Eine Kritik, die mehrmals aufgekommen ist: Die Gewerkschaften unterstützten die Wirtschaftssanktionen gegen Russland durch die Bundesregierung, beziehungsweise setzten ihnen nichts entgegen. In der Arbeiterklasse und in einigen Ländern in der EU werde erkannt, dass Wirtschaftssanktionen keinen Krieg beendeten – das hätten sie noch nie getan. Wir sind es – die Lohnabhängigen in Deutschland, in Russland und überall –, die darunter leiden. Und wir seien es auch, die für den Wirtschaftskrieg und die Krise des Systems zahlen müssten. Die Gewerkschaften hätten die Aufgabe, sich dagegen zu wehren und Widerstand zu organisieren. Ein Einstehen für Friedensverhandlungen ist notwendig. Die Diskussion um die Frage, wie der Kampf gegen Reallohnabbau und Inflation zu gewinnen sei, wurde anhand des Tarifkampfes am Hamburger Hafen, der aktuellen Tarifrunde in der Metall- und Elektroindustrie, sowie am Beispiel der im kommenden Frühjahr startenden Tarifrunde im Öffentlichen Dienst (Bund und Kommunen) diskutiert.

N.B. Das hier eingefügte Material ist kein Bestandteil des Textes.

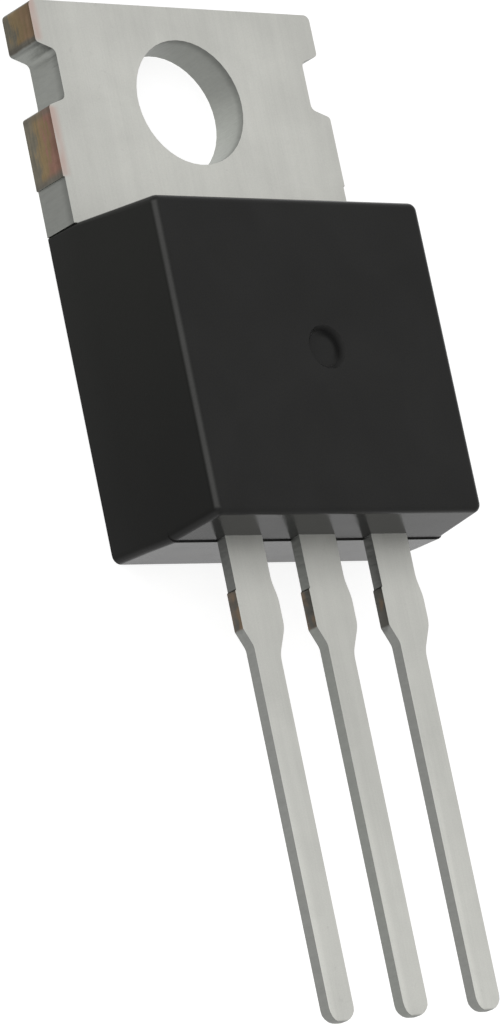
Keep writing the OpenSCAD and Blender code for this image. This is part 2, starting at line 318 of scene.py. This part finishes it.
def tab_tone(t):
    """The tab is darker towards its borders and the moulding, and the centre lead darker above its
    tip.
    """
    border = t.product(t.range(t.absolute(t.x), 3.2, TAB_SIDE, 1.0, 0.93),
                       t.range(t.y, 0.8, TAB_END, 1.0, 0.95),
                       t.range(t.y, -2.2, BODY_TOP, 1.0, 0.95))
    # the change from one to the other is hidden in the moulding
    return t.blend(t.range(t.y, -9, -8), t.range(t.y, PIN_TOP, PIN_LOW, 0.91, 1.01), border)


def tab_tint(t, face):
    """Thin tin over the rolled front edge of the sheared faces."""
    near = t.range(t.x, 0.3 - TAB_SIDE, 0.02 - TAB_SIDE)
    ear = t.range(t.y, EAR_LOW - 0.05, EAR_LOW + 0.15)
    tie = t.band(t.y, (TIE_LOW - 0.05, TIE_LOW + 0.1), (TIE_TOP + 0.05, TIE_TOP - 0.1))
    wear = t.range(t.noise(0.4, 2, 0.5, (1, 3, 1), 8.2), 0.3, 0.6, 0.35, 0.8)
    return t.product(near, t.range(face[2], 0.3, 0.6), t.most(ear, tie), wear)


def lead_sides(t, face):
    """The lead's cut sides are darker between the moulding and the stubs, partly for resin flash on
    bare metal and partly as painted shade.
    """
    painted_light_term = t.total(t.y, t.line(t.noise(0.3, 2, 0.5, shift=1.9), -0.12, 0.12))
    # painted shade: the outer leads' sides darker there than the centre lead's
    root = t.range(t.absolute(t.x), 1.2, 0.9, 0.6, 0.85)
    return t.blend(t.range(painted_light_term, STUB_LOW - 0.12, STUB_LOW + 0.12), 1.0, root)


def tab_sides(t, face):
    """The punched notches and the hole are painted lighter than the long plated sides, and all of
    them are darker towards the front face.
    """
    on_tab = t.range(t.y, BODY_TOP - 0.1, BODY_TOP)
    inward = t.range(t.absolute(t.x), TAB_SIDE - 0.05, TAB_SIDE - 0.15)
    # painted light: the notch faces lighter, more where they slant
    slant = t.range(t.absolute(face[1]), 0.2, 0.6, 1.22, 1.4)
    notch = t.blend(t.product(inward, on_tab), 1.0, slant)
    # painted light: the hole's inside lighter, most towards its lower right
    painted_light_term = t.range(t.total(t.product(t.y, -0.7), t.product(t.x, 0.7)), 0.6, 1.9, 1.37, 2.1)
    hole = t.blend(t.range(t.radius(t.x, t.y), *HOLE_REACH), notch, painted_light_term)
    front = t.range(t.z, TAB_T - 0.35, TAB_T - 0.02, 1.0, 0.72)
    # painted light: the centre lead's sides lighter than the outer leads' painted shade
    return t.product(t.blend(on_tab, t.product(1.58, lead_sides(t, face)), hole), front)


def mark_masks(t):
    """The pin mark as a whole, and a painted shadow at the foot of its upper right slope."""
    dx, dy = t.math("SUBTRACT", t.x, MARK_X), t.math("SUBTRACT", t.y, MARK_Y)
    away = t.radius(dx, dy)
    mark = t.range(away, MARK_R + 0.15, MARK_R + 0.1)
    ring = t.band(away, (MARK_R - 0.36, MARK_R - 0.2), (MARK_R, MARK_R - 0.14))
    turn = t.math("DIVIDE", t.total(t.product(dx, 0.84), t.product(dy, 0.54)), MARK_R)
    return mark, t.product(ring, t.range(turn, -0.1, 0.6))


def mould_compound():
    """Fine matt grain of black epoxy, with painted shade on its side walls, a painted highlight in
    grey along its upright rounded edges and a painted shadow in the pin mark.
    """
    t = Tree("mould_compound")
    t.position()
    face = [t.absolute(n) for n in t.facing()]
    mark, mark_shadow = mark_masks(t)
    # painted highlight: grey along the upright rounded edges only, and not in the pin mark
    painted_light_term = t.product(t.range(t.most(*face), 0.998, 0.77), t.range(face[1], 0.4, 0.1),
                     t.math("SUBTRACT", 1.0, mark))
    grain = t.noise(0.05, 3, 0.6)
    coarse = t.noise(0.14, 2, 0.5, shift=2.0)
    cloud = t.noise(2.2, 3, 0.5, shift=5.0, warp=0.5)
    wipe = t.noise(0.5, 3, 0.55, (5, 1, 1), 8.0, 0.3)
    tone = t.total(t.line(cloud, 0.92, 1.08), t.line(grain, -0.08, 0.08))
    # painted shade: the side walls darker than the front, and darker still towards the bottom
    shaded_side = t.shade(EPOXY_SHADED_SIDE, t.range(t.y, -4.5, BODY_LOW, 1.1, 0.5))
    colour = t.mix(t.range(face[0], 0.7, 0.95), EPOXY, shaded_side)
    colour = t.mix(painted_light_term, colour, EPOXY_EDGE_HIGHLIGHT)
    # painted shadow darkens the pin mark's upper right
    colour = t.shade(colour, t.product(tone, t.blend(mark_shadow, 1.0, 0.4)))
    graze = t.node("LayerWeight", Blend=0.5).outputs["Facing"]
    rough = t.total(t.line(cloud, -0.03, 0.03), t.line(wipe, -0.02, 0.02),
                    t.range(graze, 0.4, 0.85, 0.34, 0.15))
    height = t.total(t.product(grain, 0.6), t.product(coarse, 0.4))
    return t.principled(Base_Color=colour, Roughness=t.blend(mark_shadow, rough, 0.7),
                        Specular_IOR_Level=EPOXY_GLOSS, Normal=t.bump(height, 0.003))


def inner_material(name, colour, metallic, rough):
    """A plain grain for the pieces sealed in the moulding."""
    t = Tree(name)
    grain = t.noise(0.05, 3, 0.6)
    cloud = t.noise(0.4, 2, 0.5, shift=3.0)
    spread = t.total(t.product(grain, 0.5), t.product(cloud, 0.5))
    mixed = t.mix(t.range(spread, 0.35, 0.65), tuple(c * 0.85 for c in colour), colour)
    return t.principled(Base_Color=mixed, Metallic=metallic,
                        Roughness=t.line(grain, rough * 0.85, rough * 1.15),
                        Normal=t.bump(grain, 0.003))


# ---- pieces --------------------------------------------------------------------

TAB_ROUND, LEAD_ROUND = 0.06, 0.03
ROUND_STEPS = 3
SHARP = 0.5              # radians; a sharper turn is an edge
COPLANAR = 0.005         # radians
SAME_POINT = 1e-7        # metres
OUTER_LEADS = "input_lead", "output_lead"
WIRES = "input_wire", "output_wire", "ground_wire"


def clean_mesh(obj):
    """Joins the split vertices and the coplanar triangles, as modifiers."""
    obj.modifiers.new("weld", "WELD").merge_threshold = SAME_POINT
    flat = obj.modifiers.new("flatten", "DECIMATE")
    flat.decimate_type = "DISSOLVE"
    flat.angle_limit = COPLANAR


def round_edges(obj, width):
    """Rounds the sharp edges without touching the mesh itself."""
    clean_mesh(obj)
    bevel = obj.modifiers.new("edges", "BEVEL")
    bevel.width = width * MM
    bevel.segments = ROUND_STEPS
    bevel.limit_method = "ANGLE"
    bevel.angle_limit = SHARP
    bevel.use_clamp_overlap = True
    obj.modifiers.new("shade", "WEIGHTED_NORMAL").keep_sharp = False


def smooth_edges(obj):
    """Shades the rounded edges smooth and leaves the sharp ones sharp."""
    clean_mesh(obj)
    group = bpy.data.node_groups.new("smooth_by_angle", "GeometryNodeTree")
    for side in ("INPUT", "OUTPUT"):
        group.interface.new_socket("Geometry", in_out=side, socket_type="NodeSocketGeometry")
    new, link = group.nodes.new, group.links.new
    start, end = new("NodeGroupInput"), new("NodeGroupOutput")
    turn, sharp = new("GeometryNodeInputMeshEdgeAngle"), new("FunctionNodeCompare")
    sharp.data_type, sharp.operation = "FLOAT", "GREATER_THAN"
    sharp.inputs[1].default_value = SHARP
    faces, edges = new("GeometryNodeSetShadeSmooth"), new("GeometryNodeSetShadeSmooth")
    faces.domain, edges.domain = "FACE", "EDGE"
    faces.inputs["Shade Smooth"].default_value = True
    edges.inputs["Shade Smooth"].default_value = False
    link(start.outputs[0], faces.inputs["Geometry"])
    link(faces.outputs[0], edges.inputs["Geometry"])
    link(turn.outputs[0], sharp.inputs[0])
    link(sharp.outputs[0], edges.inputs["Selection"])
    link(edges.outputs[0], end.inputs[0])
    obj.modifiers.new("smooth", "NODES").node_group = group
    obj.modifiers.new("shade", "WEIGHTED_NORMAL").keep_sharp = True


def paint(material, *names):
    for name in names:
        for slot in nodes[name].material_slots:
            slot.material = material


def make_pieces():
    paint(metal("tab_metal", TAB_TIN, TAB_CUT_SHADED, all_copper, tab_tone, tab_sides, tab_tint),
          "heat_sink_tab")
    paint(metal("lead_metal", LEAD_TIN, LEAD_CUT_SHADED, stub_copper, lead_tone, lead_sides), *OUTER_LEADS)
    paint(mould_compound(), "moulded_body")
    paint(inner_material("solder_paste", SOLDER, 1.0, 0.45), "solder_layer")
    paint(inner_material("silicon", SILICON, 0.0, 0.2), "regulator_die")
    paint(inner_material("drawn_wire", WIRE, 1.0, 0.25), *WIRES)
    smooth_edges(nodes["moulded_body"])
    round_edges(nodes["heat_sink_tab"], TAB_ROUND)
    for name in OUTER_LEADS:
        round_edges(nodes[name], LEAD_ROUND)


# ---- floor, light --------------------------------------------------------------

FLOOR_HALF = 2.0         # metres
FLOOR_Z = -0.02
PAPER = (0.39, 0.39, 0.388), (0.41, 0.41, 0.408)
PAPER_GLOW = 0.8         # what the camera, the gloss and the glass rays see on top of the paper
ROOM_GLOW = 0.71
KEY_AT, KEY_TO = (-185, 52, 160), (0, -8, 2)
KEY_SIZE, KEY_WATTS = 330, 0.22
WHITE = (1, 1, 1)


def make_floor():
    mesh = bpy.data.meshes.new("floor")
    corners = [(x * FLOOR_HALF, y * FLOOR_HALF, 0) for x, y in ((-1, -1), (1, -1), (1, 1), (-1, 1))]
    mesh.from_pydata(corners, [], [(0, 1, 2, 3)])
    floor = bpy.data.objects.new("floor", mesh)
    floor.location.z = FLOOR_Z * MM
    scene.collection.objects.link(floor)
    t = Tree("floor_paper")
    diffuse = t.node("BsdfDiffuse", Color=t.mix(t.range(t.noise(0.6, 3, 0.6), *NOISE_SPAN), *PAPER))
    path = t.node("LightPath").outputs
    rays = [path["Is %s Ray" % kind] for kind in ("Camera", "Glossy", "Transmission")]
    glow = t.node("Emission", Color=WHITE, Strength=t.product(t.most(*rays), PAPER_GLOW))
    both = t.feed_all(t.node("AddShader"), (diffuse.outputs[0], glow.outputs[0]))
    mesh.materials.append(t.finish(both))


def make_light():
    scene.world = bpy.data.worlds.new("room")
    t = Tree("room", scene.world)
    t.finish(t.node("Background", Color=WHITE, Strength=ROOM_GLOW), "OutputWorld")
    data = bpy.data.lights.new("key", "AREA")
    data.shape = "RECTANGLE"
    data.size = data.size_y = KEY_SIZE * MM
    data.energy = KEY_WATTS
    key = bpy.data.objects.new("key", data)
    at, towards = Vector(KEY_AT) * MM, Vector(KEY_TO) * MM
    turn = (towards - at).to_track_quat("-Z", "Y").to_matrix().to_4x4()
    key.matrix_world = Matrix.Translation(at) @ turn
    key.visible_camera = False
    scene.collection.objects.link(key)


make_camera()
make_light()
make_floor()
make_pieces()
scene.view_settings.view_transform = "Standard"
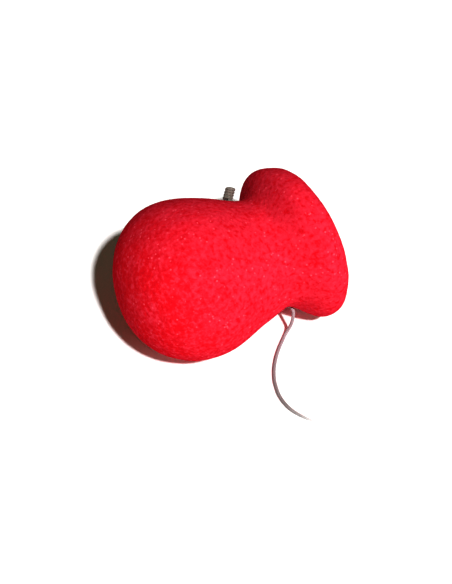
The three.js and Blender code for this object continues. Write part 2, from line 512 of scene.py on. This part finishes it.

Zwar werde erkannt, dass gute Tarifverträge die Arbeiterklasse gegen Reallohnabbau schützen könnten, jedoch sind dies nur Abwehrkämpfe. Die Forderungen seien meist zu niedrig, wie in der Metall- und Elektroindustrie mit acht Prozent (die Höhe der Tarifforderung für den öffentlichen Dienst wurde erst nach der Konferenz beschlossen). Auch fehle eine gleitende Inflationsskala in den Forderungen.
Aber warum ist das so?
Demokratie einfordern In der Diskussion waren sich fast alle Beteiligten einig, dass das undemokratische Vorgehen der „Gewerkschaftsbürokratie“ die kämpferische Basis hemmt. Der hauptamtliche Apparat, aber auch ehrenamtliche Mitglieder von Tarifkommissionen seien nicht abwählbar. Auch dann nicht, wenn sie die Forderungen aus den Betrieben nicht unterstützten. Gefordert wurde die Demokratisierung gewerkschaftlicher Strukturen. In einigen Fällen ging jedoch die Kritik so weit, dass die Sinnhaftigkeit von Gewerkschaften generell in Frage gestellt wurde- hier schien es so, als ob die Kritik an den bestehenden Strukturen als Ausrede für ein Ohnmachtsgefühl sowie fehlschlagende gewerkschaftliche Arbeit in den Betrieben herhalten muss. Wir wissen natürlich: Bürokratie und Sozialpartnerschaft ändern nichts daran, dass die Gewerkschaften zu den wichtigsten Massenorganisationen und Bündnispartnern der Arbeiterklasse gehören – sie sind wichtige Errungenschaften der Arbeiterbewegung! Beispiele wie der Kampf um Entlastung an den Unikliniken in Nordrhein-Westfalen zeigen, dass auch dann, wenn unserem Kampf Hindernisse in den Weg gestellt werden, wir uns nicht darauf ausruhen dürfen. Anhand des Beispiels der Beschäftigten der Uniklinik in Essen wurde aufgezeigt, was dabei möglich ist. Dass der Kampf um Entlastung mit wochenlangen Streiks geführt werden konnte, musste innerhalb der ver.di-Strukturen erst einmal gegen Widerstände durchgesetzt werden. In den laufenden und anstehenden Tarifauseinandersetzungen sind wir es, die demokratische Strukturen einfordern und für starke Forderungen einstehen müssen. Es liegt an uns – den gewerkschaftlich Aktiven, Vertrauensleuten, Betriebsräten – die KollegInnen in unseren Betrieben mit in den Kampf einzubeziehen, mit ihnen betriebliche Aktionen durchzuführen und sie bei Streiks auf die Straße zu bringen. Wir müssen ihnen aufzeigen, welche Widersprüche der Kapitalismus in sich trägt und warum wir dagegen kämpfen müssen.